I’m super excited about the fact that my new CD, “Thunder Love” comes out in two days. What a journey this CD has been. They’re all pretty deep birthing processes, but somehow this one has been even more intense. Certainly it took quite a bit longer to make than all of my other albums, but there’s more to it. I think it’s that “Thunder Love” is a much more vulnerable work than anything I’ve ever done. Sure, I’ve always worn my sloppy emotions pretty much on my sleeve and all over my shirt through the medium of my voice and my music, but this time I’m actually singing in English!!!!! Talking about feelings, dreams, fears….. (Uh Oh! That mean inner critic is screaming!) I guess it’s the first time in my life where I actually feel safe enough to do something really scary. Love songs. Sweetness, nakedness…. “Fun with fear!”. That’s what we say in Kirtan Camp….I really hope you all like it and love it.

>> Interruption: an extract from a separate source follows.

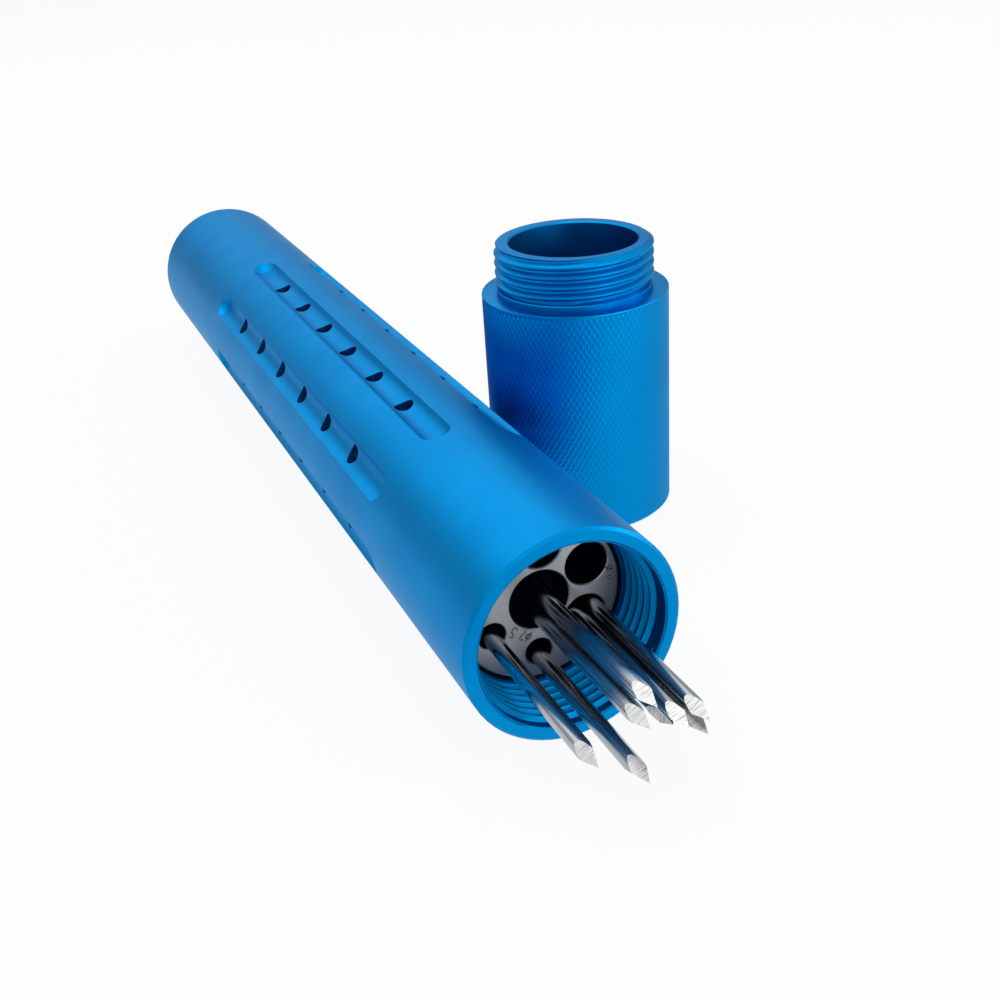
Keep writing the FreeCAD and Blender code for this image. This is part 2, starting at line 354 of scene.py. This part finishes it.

But as thrilled as I am with the CD release, I have to confess that I’m WAY more excited about my son’s fourth birthday coming up at the end of this week. Four amazing, heart exploding years of laughter, tears, sleeplessness, intense joy. I’m still so surprised and thankful that Ezra Gopal has entered our lives…. Nubia and I sometimes look at each other and just cant believe it. Challenges, of course, but oh the blessings………
Back to the story (that’s what Ezra says when I get sidetracked)….. On March 7th I led a Kirtan at Laughing Lotus in San Francisco accompanied by Ben Leinbach and Radhanath Das on percussion and Manose on Bansuri flute. It was totally rocking. The walls were pulsing and the floors were throbbing! Quite to my surprise, Lou Judson and his beloved, Colleen, who were running the sound, also recorded and mixed the night. So I’m offering a special treat to all of you Kirtan devotees: a free 30 minute download of Rama Bolo from Laughing Lotus Yoga Studio in San Francisco, March 7th, 2009.
Here’s the link…… Enjoy.
Ok. My first blog. Nothing too amazing, but it’s a start. Happy spring to one and all!